(Dataset items)
———

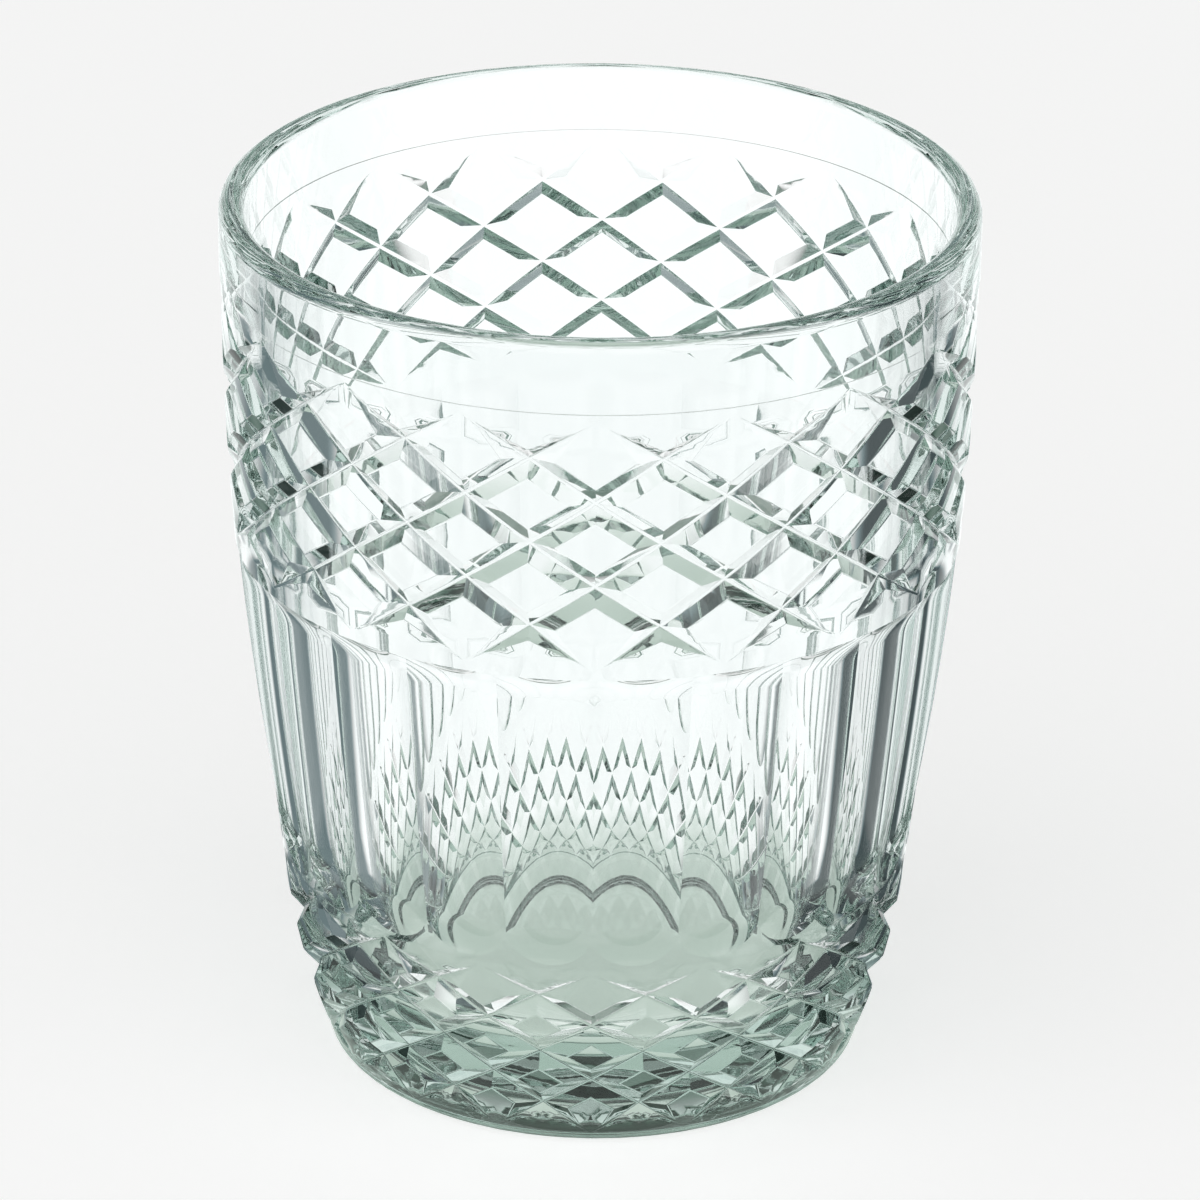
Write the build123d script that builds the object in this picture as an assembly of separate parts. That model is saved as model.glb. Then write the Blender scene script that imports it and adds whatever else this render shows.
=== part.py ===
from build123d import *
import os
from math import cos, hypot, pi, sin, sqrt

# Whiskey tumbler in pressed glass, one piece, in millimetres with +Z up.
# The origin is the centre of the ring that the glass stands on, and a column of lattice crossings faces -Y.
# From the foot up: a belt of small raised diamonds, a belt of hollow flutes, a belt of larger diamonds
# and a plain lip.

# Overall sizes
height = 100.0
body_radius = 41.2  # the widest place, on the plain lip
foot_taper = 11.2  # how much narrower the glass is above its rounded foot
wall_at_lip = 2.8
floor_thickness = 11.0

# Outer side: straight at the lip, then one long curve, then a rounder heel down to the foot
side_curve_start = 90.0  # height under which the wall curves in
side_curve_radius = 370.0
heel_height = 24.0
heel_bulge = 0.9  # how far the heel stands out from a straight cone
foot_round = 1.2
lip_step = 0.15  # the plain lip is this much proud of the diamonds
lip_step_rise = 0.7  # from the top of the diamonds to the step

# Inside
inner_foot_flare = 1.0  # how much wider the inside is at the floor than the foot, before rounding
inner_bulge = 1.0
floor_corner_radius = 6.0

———

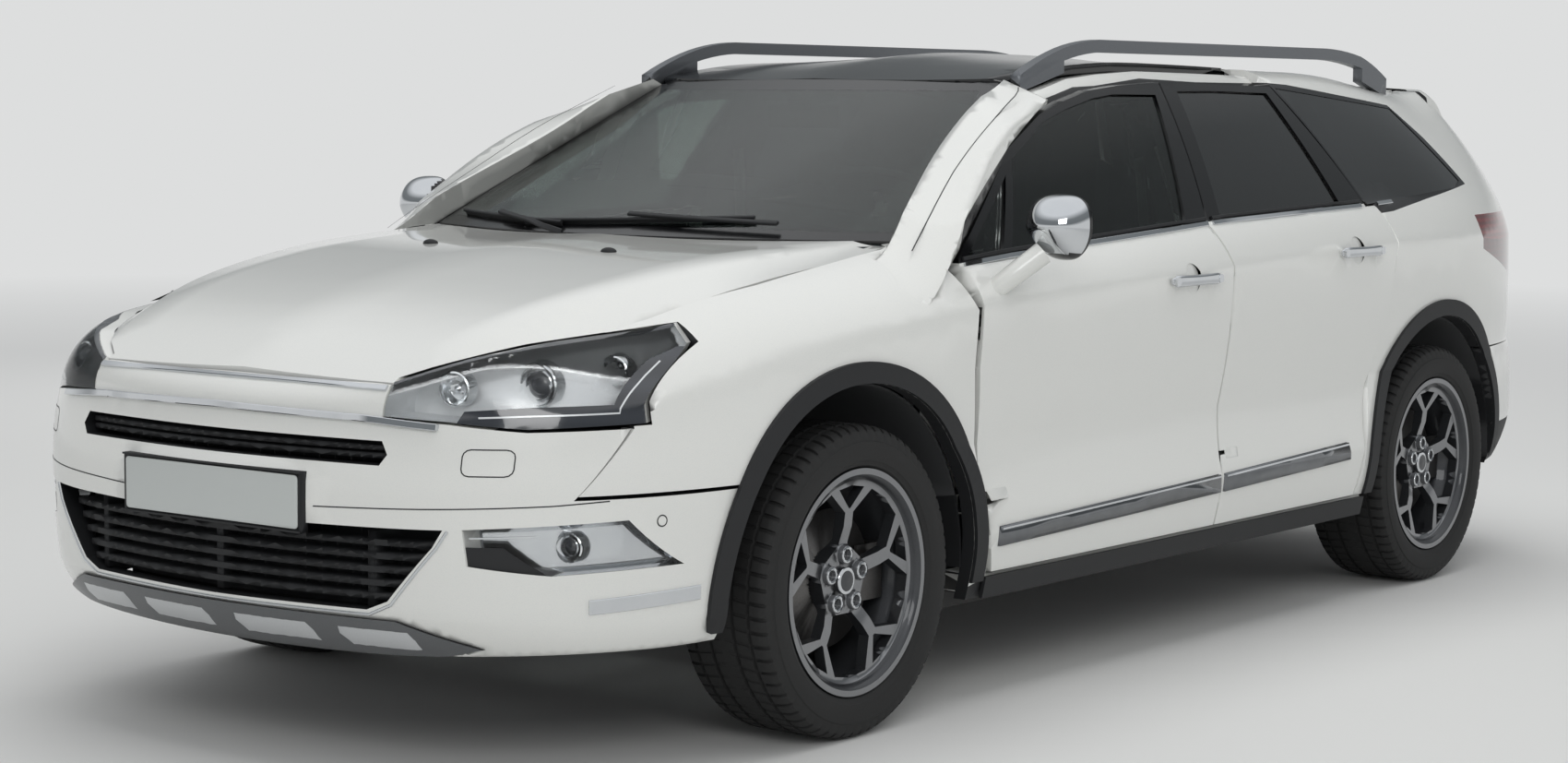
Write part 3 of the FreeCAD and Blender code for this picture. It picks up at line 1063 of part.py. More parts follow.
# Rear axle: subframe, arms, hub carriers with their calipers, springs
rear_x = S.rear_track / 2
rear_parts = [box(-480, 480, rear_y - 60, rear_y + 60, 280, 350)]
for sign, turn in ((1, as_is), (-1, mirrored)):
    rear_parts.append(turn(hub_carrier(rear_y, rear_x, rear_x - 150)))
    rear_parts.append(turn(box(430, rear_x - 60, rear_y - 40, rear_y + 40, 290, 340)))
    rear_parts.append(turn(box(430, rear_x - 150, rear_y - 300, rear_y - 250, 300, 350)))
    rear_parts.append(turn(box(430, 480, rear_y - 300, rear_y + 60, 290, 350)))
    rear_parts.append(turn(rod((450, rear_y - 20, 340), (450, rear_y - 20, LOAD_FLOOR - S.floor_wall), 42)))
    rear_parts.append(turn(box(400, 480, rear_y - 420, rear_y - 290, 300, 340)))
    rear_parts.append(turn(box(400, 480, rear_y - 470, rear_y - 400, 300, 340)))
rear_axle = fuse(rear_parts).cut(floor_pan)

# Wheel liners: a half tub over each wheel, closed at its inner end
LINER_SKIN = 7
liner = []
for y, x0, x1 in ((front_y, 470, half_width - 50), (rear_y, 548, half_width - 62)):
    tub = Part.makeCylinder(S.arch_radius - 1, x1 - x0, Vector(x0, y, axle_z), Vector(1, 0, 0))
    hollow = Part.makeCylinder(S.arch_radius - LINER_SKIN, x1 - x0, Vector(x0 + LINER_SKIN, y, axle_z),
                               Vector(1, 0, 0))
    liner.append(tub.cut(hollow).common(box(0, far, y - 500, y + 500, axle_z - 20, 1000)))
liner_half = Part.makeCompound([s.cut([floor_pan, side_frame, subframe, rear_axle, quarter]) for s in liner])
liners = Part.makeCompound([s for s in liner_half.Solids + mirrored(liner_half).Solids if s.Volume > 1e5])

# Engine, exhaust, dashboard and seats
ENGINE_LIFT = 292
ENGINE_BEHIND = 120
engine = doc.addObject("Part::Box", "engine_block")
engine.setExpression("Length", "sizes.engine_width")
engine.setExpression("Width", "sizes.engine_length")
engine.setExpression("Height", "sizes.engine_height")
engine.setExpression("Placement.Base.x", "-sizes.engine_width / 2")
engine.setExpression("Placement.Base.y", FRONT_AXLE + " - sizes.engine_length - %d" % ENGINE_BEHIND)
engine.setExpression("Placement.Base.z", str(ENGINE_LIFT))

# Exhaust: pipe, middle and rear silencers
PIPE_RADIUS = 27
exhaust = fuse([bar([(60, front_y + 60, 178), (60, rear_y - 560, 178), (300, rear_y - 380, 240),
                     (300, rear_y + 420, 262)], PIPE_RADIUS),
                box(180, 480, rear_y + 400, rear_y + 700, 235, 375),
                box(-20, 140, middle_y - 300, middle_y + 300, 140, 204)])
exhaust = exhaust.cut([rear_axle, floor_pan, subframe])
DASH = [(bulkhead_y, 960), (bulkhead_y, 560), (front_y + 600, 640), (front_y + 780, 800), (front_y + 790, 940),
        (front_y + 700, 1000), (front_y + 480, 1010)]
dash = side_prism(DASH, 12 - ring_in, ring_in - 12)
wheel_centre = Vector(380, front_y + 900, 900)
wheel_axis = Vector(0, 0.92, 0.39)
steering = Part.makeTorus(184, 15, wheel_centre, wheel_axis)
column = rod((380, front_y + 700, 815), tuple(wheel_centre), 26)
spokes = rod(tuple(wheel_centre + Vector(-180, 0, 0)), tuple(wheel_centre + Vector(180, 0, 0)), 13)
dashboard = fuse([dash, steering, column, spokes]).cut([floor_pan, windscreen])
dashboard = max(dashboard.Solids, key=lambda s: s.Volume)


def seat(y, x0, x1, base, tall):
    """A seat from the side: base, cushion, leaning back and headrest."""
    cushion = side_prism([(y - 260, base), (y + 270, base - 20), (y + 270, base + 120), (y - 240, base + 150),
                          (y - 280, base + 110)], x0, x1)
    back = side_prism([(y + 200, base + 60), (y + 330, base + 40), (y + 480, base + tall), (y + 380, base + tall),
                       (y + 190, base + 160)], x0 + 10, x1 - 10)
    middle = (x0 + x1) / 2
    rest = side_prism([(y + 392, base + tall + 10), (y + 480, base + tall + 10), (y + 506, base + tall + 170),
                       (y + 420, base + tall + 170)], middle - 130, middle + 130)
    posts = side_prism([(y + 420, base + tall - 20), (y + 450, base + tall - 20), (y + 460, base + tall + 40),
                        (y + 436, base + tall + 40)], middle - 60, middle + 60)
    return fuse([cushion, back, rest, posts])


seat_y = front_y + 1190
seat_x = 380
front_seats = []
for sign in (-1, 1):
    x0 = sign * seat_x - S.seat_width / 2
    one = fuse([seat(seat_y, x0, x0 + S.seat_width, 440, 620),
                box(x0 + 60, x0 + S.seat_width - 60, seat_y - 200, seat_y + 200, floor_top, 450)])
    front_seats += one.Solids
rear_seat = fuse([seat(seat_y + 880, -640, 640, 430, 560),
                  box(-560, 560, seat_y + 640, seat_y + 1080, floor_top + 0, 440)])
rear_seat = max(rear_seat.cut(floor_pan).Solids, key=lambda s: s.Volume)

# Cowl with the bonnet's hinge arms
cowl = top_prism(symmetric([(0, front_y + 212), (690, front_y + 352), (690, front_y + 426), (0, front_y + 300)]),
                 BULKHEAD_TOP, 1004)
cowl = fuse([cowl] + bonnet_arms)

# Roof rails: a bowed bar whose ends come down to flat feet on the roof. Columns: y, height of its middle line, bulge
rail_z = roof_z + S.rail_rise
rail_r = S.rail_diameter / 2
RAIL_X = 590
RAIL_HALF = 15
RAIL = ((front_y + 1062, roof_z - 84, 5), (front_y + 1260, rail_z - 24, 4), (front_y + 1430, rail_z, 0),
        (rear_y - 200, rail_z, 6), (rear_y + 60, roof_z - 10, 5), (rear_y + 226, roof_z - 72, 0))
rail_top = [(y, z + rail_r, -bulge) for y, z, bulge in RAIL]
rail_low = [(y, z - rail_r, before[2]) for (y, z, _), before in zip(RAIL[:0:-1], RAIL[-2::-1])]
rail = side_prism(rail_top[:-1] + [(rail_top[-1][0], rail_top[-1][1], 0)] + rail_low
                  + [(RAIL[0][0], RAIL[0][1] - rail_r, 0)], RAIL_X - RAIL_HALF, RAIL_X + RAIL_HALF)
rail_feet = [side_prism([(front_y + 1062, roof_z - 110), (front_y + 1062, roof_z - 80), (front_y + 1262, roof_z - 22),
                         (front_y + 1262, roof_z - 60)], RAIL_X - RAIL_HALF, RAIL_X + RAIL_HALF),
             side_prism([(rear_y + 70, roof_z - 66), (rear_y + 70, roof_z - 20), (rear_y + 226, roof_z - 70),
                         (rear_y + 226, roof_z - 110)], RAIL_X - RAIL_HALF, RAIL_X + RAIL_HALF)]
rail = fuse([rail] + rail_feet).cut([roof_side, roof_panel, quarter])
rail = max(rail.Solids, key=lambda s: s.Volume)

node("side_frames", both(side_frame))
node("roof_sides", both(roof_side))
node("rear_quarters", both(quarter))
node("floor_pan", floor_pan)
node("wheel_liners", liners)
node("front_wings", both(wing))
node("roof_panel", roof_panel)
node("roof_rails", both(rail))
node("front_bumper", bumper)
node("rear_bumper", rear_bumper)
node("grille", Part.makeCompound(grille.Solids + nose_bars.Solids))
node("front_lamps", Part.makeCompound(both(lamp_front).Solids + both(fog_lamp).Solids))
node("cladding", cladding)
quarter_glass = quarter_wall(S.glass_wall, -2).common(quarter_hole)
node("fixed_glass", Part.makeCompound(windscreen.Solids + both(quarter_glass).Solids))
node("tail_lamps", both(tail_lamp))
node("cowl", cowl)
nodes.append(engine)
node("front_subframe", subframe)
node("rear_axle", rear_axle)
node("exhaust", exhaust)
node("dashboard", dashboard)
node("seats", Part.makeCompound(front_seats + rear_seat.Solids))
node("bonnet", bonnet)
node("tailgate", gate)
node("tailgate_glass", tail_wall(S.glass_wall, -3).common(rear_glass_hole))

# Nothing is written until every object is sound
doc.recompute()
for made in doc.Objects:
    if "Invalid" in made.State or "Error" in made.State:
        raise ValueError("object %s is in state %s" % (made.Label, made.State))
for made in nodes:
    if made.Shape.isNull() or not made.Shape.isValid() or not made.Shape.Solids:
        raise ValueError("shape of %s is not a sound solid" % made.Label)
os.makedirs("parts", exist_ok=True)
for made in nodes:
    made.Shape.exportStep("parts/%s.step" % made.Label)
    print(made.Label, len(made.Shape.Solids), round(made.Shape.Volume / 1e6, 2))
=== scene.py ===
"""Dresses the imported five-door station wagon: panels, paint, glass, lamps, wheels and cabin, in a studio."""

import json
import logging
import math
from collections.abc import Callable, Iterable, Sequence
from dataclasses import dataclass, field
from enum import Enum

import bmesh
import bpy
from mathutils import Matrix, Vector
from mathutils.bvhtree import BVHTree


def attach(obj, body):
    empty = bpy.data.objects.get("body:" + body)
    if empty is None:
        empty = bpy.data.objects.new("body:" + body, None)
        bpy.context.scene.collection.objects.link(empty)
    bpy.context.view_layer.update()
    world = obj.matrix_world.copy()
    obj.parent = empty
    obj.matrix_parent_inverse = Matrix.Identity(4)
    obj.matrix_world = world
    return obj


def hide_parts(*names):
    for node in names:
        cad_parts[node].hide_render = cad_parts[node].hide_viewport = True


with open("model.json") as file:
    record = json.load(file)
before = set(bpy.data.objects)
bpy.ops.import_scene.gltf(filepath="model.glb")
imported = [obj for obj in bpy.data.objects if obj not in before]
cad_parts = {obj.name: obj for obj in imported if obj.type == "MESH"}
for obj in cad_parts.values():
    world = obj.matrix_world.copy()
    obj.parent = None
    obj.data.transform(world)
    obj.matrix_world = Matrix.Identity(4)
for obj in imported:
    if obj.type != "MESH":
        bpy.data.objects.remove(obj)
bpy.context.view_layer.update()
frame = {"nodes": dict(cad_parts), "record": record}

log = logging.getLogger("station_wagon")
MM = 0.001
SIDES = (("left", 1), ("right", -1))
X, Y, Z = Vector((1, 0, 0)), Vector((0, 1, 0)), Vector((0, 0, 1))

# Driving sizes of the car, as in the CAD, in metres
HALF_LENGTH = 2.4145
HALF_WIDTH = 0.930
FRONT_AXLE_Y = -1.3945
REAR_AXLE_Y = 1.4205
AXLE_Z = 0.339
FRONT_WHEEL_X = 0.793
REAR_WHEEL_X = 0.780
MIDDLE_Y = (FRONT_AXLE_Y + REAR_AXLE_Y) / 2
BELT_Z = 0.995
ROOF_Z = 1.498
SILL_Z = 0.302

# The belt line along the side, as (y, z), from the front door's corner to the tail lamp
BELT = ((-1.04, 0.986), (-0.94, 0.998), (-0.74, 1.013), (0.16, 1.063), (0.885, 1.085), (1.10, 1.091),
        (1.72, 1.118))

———

- **What you have to do**:
Give again only the lines from the one bearing "# Nothing is" through the one bearing "before = set(bpy.data.objects)", exactly as they stand.

- **Final result**:
# Nothing is written until every object is sound
doc.recompute()
for made in doc.Objects:
    if "Invalid" in made.State or "Error" in made.State:
        raise ValueError("object %s is in state %s" % (made.Label, made.State))
for made in nodes:
    if made.Shape.isNull() or not made.Shape.isValid() or not made.Shape.Solids:
        raise ValueError("shape of %s is not a sound solid" % made.Label)
os.makedirs("parts", exist_ok=True)
for made in nodes:
    made.Shape.exportStep("parts/%s.step" % made.Label)
    print(made.Label, len(made.Shape.Solids), round(made.Shape.Volume / 1e6, 2))
=== scene.py ===
"""Dresses the imported five-door station wagon: panels, paint, glass, lamps, wheels and cabin, in a studio."""

import json
import logging
import math
from collections.abc import Callable, Iterable, Sequence
from dataclasses import dataclass, field
from enum import Enum

import bmesh
import bpy
from mathutils import Matrix, Vector
from mathutils.bvhtree import BVHTree


def attach(obj, body):
    empty = bpy.data.objects.get("body:" + body)
    if empty is None:
        empty = bpy.data.objects.new("body:" + body, None)
        bpy.context.scene.collection.objects.link(empty)
    bpy.context.view_layer.update()
    world = obj.matrix_world.copy()
    obj.parent = empty
    obj.matrix_parent_inverse = Matrix.Identity(4)
    obj.matrix_world = world
    return obj


def hide_parts(*names):
    for node in names:
        cad_parts[node].hide_render = cad_parts[node].hide_viewport = True


with open("model.json") as file:
    record = json.load(file)
before = set(bpy.data.objects)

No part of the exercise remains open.